1.1 Duplicating File Descriptors
The dup() and dup2() system calls create copies of an existing file descriptor. Unlike invoking open() twice on the same path (which generates two independent struct file instances with separate file offsets and status flags), duplication causes both descriptors to reference the exact same underlying file object. Consequently, the file offset and access flags are shared, and the kernel increments the reference count on the file structure.
#include <unistd.h>
#include <fcntl.h>
#include <stdio.h>
#include <stdlib.h>
#include <string.h>
int main(void) {
int target_fd = open("session.log", O_RDWR | O_CREAT, 0644);
if (target_fd < 0) {
perror("open");
exit(1);
}
int preserved_stdout = dup(STDOUT_FILENO);
if (preserved_stdout < 0) {
perror("dup");
close(target_fd);
exit(1);
}
/* Redirect standard output to the target file */
if (dup2(target_fd, STDOUT_FILENO) == -1) {
perror("dup2");
exit(1);
}
close(target_fd);
const char *payload = "System stream redirected.\n";
write(STDOUT_FILENO, payload, strlen(payload));
/* Restore original standard output */
if (dup2(preserved_stdout, STDOUT_FILENO) == -1) {
perror("restore");
exit(1);
}
close(preserved_stdout);
write(STDOUT_FILENO, payload, strlen(payload));
return 0;
}
- Core File Metadata and Attribute Operations
2.1 Inspecting Inode Information
The stat() family retrieves metadata stored in an inode. Three variants exist:
stat(): Follows symbolic links and inspects the target.lstat(): Examines the symbolic link itself without following it.fstat(): Operates on an already open file descriptor.

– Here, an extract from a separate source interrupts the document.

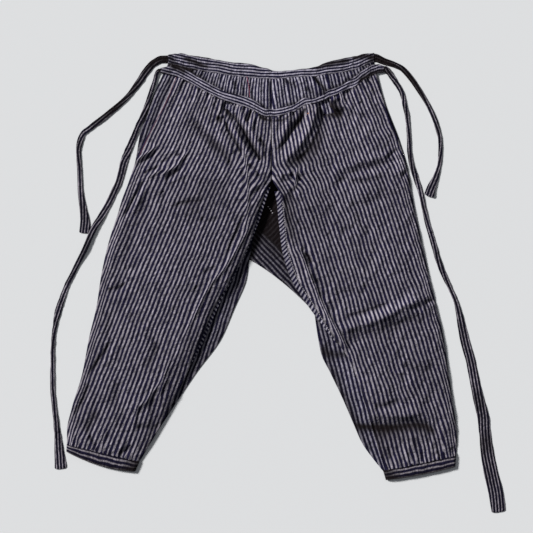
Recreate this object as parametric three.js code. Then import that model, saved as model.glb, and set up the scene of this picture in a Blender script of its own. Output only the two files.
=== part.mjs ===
// Monpe: wide work trousers of striped cotton with four tie strings, laid flat on their back.
// Millimetres. +X is the wearer's left, +Y runs up to the waist and +Z up off the surface.
// The origin is on the surface, under the middle of the garment with its ties spread.
//
// Each cut piece is one closed wall of cloth: a thin box whose grid is carried onto a surface
// that is worked out from a short table of sections. The back pieces lie on the surface, the
// front pieces stand over them as low hollows, and neighbours stay a seam's gap apart.

import * as THREE from 'three';
import { mergeVertices } from 'three/addons/utils/BufferGeometryUtils.js';

// Driving dimensions
const SEAM_GAP = 0.3; // between two pieces that are sewn together
const CLOTH = 1.2; // one layer of cotton with its folds pressed in
const BAND_CLOTH = 2.4; // a waistband, folded double over the raw edge
const TIE_CLOTH = 2; // a tie, a strip folded into a flat cord
const CUFF_HEIGHT = 7.4; // both layers of a flattened cuff and the hollow between them
const CUFF_CLOTH = 1.5; // wall of a cuff
const CUFF_CELLS = 40; // around a cuff
const CUFF_FLATNESS = 2.5; // 1 would leave a cuff oval, more presses its two sides flatter
const FRONT_FLOOR = CLOTH + SEAM_GAP; // lowest underside of anything that lies over the back
const STRIP_DROP = 6; // how far a gusset strip falls from the front panel towards the back
const STRIP_FULL = 7; // a strip this wide falls all the way
const STRIP_LEAST = 1.5; // narrowest that a strip shows beside its panel
const GUSSET_BOW = 9; // the seat gusset's free lower edge is hollowed by this much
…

The returned struct stat contains critical fields:
dev_t st_dev; /* Device ID */
ino_t st_ino; /* Inode number */
mode_t st_mode; /* File type and permissions */
nlink_t st_nlink; /* Hard link count */
uid_t st_uid; /* Owner UID */
gid_t st_gid; /* Group GID */
off_t st_size; /* File size in bytes */
time_t st_atime; /* Last access time */
time_t st_mtime; /* Last content modification time */
time_t st_ctime; /* Last metadata change time */
Time attributes distinguish between read operations (atime), data writes (mtime), and permission/ownership updates (ctime).

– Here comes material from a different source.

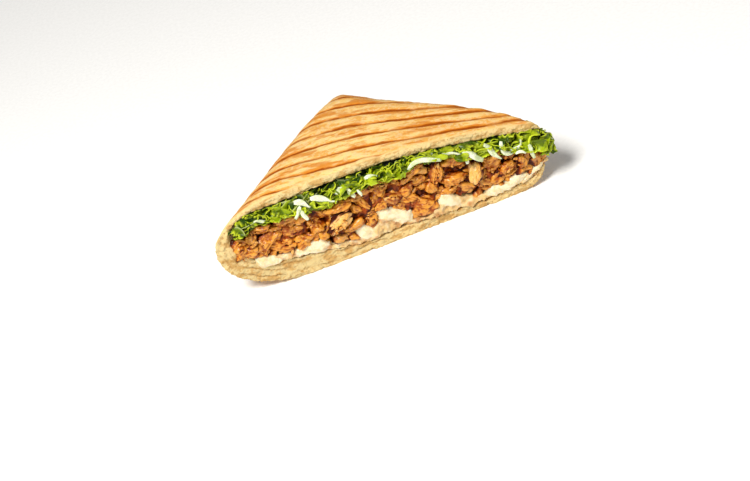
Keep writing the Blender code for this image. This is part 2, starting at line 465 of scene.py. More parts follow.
def melted_cheese(settings):
    """Mozzarella, melted and set: smooth cream-white pools with a soft shine, tan where sauce ran in."""
    material, tree, place, stain = new_material("mozzarella_melted", "stain")
    clouds = add(tree, "TexNoise", {"Vector": place, "Scale": per_size(4), "Detail": 2})
    fine = add(tree, "TexNoise", {"Vector": place, "Scale": per_size(1.6), "Detail": 3, "Roughness": 0.6})
    tan = lay_over(tree, settings.tan, (clouds, 0.48, 0.62, 0.8, settings.tan_brown))
    cream = (fine, 0.45, 0.62, 0.8, settings.melted_cream)
    relief = add(tree, "Bump", {"Height": fine, "Distance": 0.3 * MM, "Strength": 0.4})
    return finished(
        material, Base_Color=lay_over(tree, settings.melted, cream, (stain, 0.15, 0.9, 1, tan)),
        Roughness=add(tree, "MapRange", {0: stain, 1: 0, 2: 1, 3: 0.3, 4: 0.5}), Normal=relief, IOR=1.45,
        Subsurface_Weight=0.35, Subsurface_Scale=1.5 * MM, Subsurface_Radius=(1, 0.7, 0.4),
    )


def sauced_chicken(settings):
    """Chicken thigh, seared and turned in a sticky sauce.

    The sear gives golden-brown ridges along the fibres, and the dark, glossy sauce gathers between them. The
    colour also holds a painted highlight on the high parts and painted shade, as dark as the sauce, where a
    piece turns away from the view.
    """
    material, tree, place, tone, ridge = new_material("chicken_thigh_sauced", "tone", "ridge")
    fine = add(tree, "TexNoise", {"Vector": place, "Scale": per_size(0.9), "Detail": 4, "Roughness": 0.65})
    clouds = add(tree, "TexNoise", {"Vector": place, "Scale": per_size(3.5), "Detail": 3, "Roughness": 0.6})
    # painted highlight: light tint on high relief; the sear, brown and sauce tints on low relief are partly
    # painted shade
    meat = lay_over(
        tree,
        settings.sear,
        (tone, 0.0, 0.45, 1, settings.golden),
        (clouds, 0.47, 0.60, 0.65, settings.sear),
        (tone, 0.6, 0.95, 0.9, settings.pale),
        (fine, 0.50, 0.60, 0.35, settings.light),
        (ridge, 0.6, 1.05, 0.8, settings.light),
        (fine, 0.45, 0.38, 0.35, settings.brown),
        (ridge, 0.72, 0.42, 0.7, settings.sear),
        (ridge, 0.52, 0.22, 0.9, settings.brown),
        (ridge, 0.3, 0.0, 1, settings.sauce),
    )
    relief = add(tree, "Bump", {"Height": fine, "Distance": 0.3 * MM, "Strength": 0.5})
    return finished(
        material, Base_Color=meat, Normal=relief, IOR=1.45, Specular_IOR_Level=0.2, Coat_Roughness=0.2,
        Roughness=add(tree, "MapRange", {0: fine, 1: 0.3, 2: 0.7, 3: 0.25, 4: 0.45}),
        Coat_Weight=add(tree, "MapRange", {0: ridge, 1: 0.2, 2: 0.9, 3: 0, 4: 0.45}),
        Subsurface_Weight=0.05, Subsurface_Scale=1.0 * MM,
    )


def studio_paper(settings):
    """Seamless background paper: matt, even and nearly white."""
    material, tree, place = new_material("background_paper")
    grain = add(tree, "TexNoise", {"Vector": place, "Scale": per_size(1), "Detail": 2})
    paper = lay_over(tree, settings.paper, (grain, 0.3, 0.7, 1, settings.paper_shade))
    return finished(material, Base_Color=paper, Roughness=0.9)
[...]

2.2 Permission and Ownership Verificasion
access() checks file accessibility against the real user and group IDs, following symbolic links. It accepts mode flags like R_OK, W_OK, X_OK, and F_OK. This differs from the effective IDs used during actual execution, which is particularly relevant when setuid/setgid binaries or sudo are involved.
2.3 Modifying Attributes
chmod() and fchmod() alter file permission bits. Modifying ownership requires chown() or fchown(), which typically demand superuser privileges. Timestamps can be manually adjusted using utime(), while truncate() and ftruncate() instantly shrink or expand a file to a specified byte length.
- File Linking and Path Management
3.1 Hard Links vs Symbolic Links
link() creates a hard link by pointing a new directory entry to an existing inode. Hard links share the same data blocks and usually must reside on the same filesystem. Removing a file with rm actually invokes unlink(), wich decrements the inode's link count. The underlying data is only reclaimed when the count reaches zero and no processes hold the file open. This behavior enables a secure pattern for temporary files: create the file, immediately unlink() it, and rely on the kernel to clean it up once the descriptor closes.
symlink() generates an independent file containing a path string. readlink() extracts this path without accessing the target. Symbolic links can cross filesystem boundaries and point to directories, but they do not share inode metadata or data blocks.
3.2 Atomic Renaming and Directory Navigation
rename() atomically moves or renames a file or directory across the filesystem. Working directory management relies on chdir() (changes the current process directory) and getcwd() (retrieves the absolute path). Runtime filesystem limits can be queried via pathconf() and fpathconf().
- Directory I/O and Traversal
Directory manipulation uses a dedicated set of functions. mkdir() creates new directories with specified permissions, while rmdir() removes empty ones. Iteration requires opendir() to establish a DIR* stream, followed by repeated readdir() calls that yield struct dirent entries containing filenames and types. The stream position can be tracked with telldir() and reset using seekdir() or rewinddir(). Finally, closedir() releases the stream resources.
4.1 Recursive Directory Walker Implementation
The following implementation demonstrates a callback-driven recursive scanner. It replaces fixed buffers with safer string handling and uses lstat() to safely inspect entry types without immediately following symbolic links.
#include <sys/types.h>
#include <sys/stat.h>
#include <unistd.h>
#include <dirent.h>
#include <stdio.h>
#include <string.h>
#include <stdlib.h>
#define PATH_LIMIT 2048
typedef void (*entry_processor_t)(const char *);
void scan_directory(const char *root_path, entry_processor_t processor) {
DIR *stream = opendir(root_path);
if (!stream) {
fprintf(stderr, "Cannot open: %s\n", root_path);
return;
}
struct dirent *record;
while ((record = readdir(stream)) != NULL) {
if (strcmp(record->d_name, ".") == 0 || strcmp(record->d_name, "..") == 0) {
continue;
}
char resolved_path[PATH_LIMIT];
int written = snprintf(resolved_path, sizeof(resolved_path), "%s/%s", root_path, record->d_name);
if (written < 0 || written >= PATH_LIMIT) {
fprintf(stderr, "Path buffer overflow at: %s\n", root_path);
continue;
}
processor(resolved_path);
}
closedir(stream);
}
void process_item(const char *path) {
struct stat info;
if (lstat(path, &info) == -1) {
perror("stat");
return;
}
if (S_ISDIR(info.st_mode)) {
scan_directory(path, process_item);
}
printf("%10lld %s\n", (long long)info.st_size, path);
}
int main(int argc, char *argv[]) {
const char *target = (argc > 1) ? argv[1] : ".";
process_item(target);
return 0;
}
Note that while this traversal handles standard hierarchies efficiently, it remains vulnerable to infinite loops if circular symbolic links are present. Robust production scanners typically maintain a visited inode cache or use fts() to track directory device/inode pairs and prevent revisiting.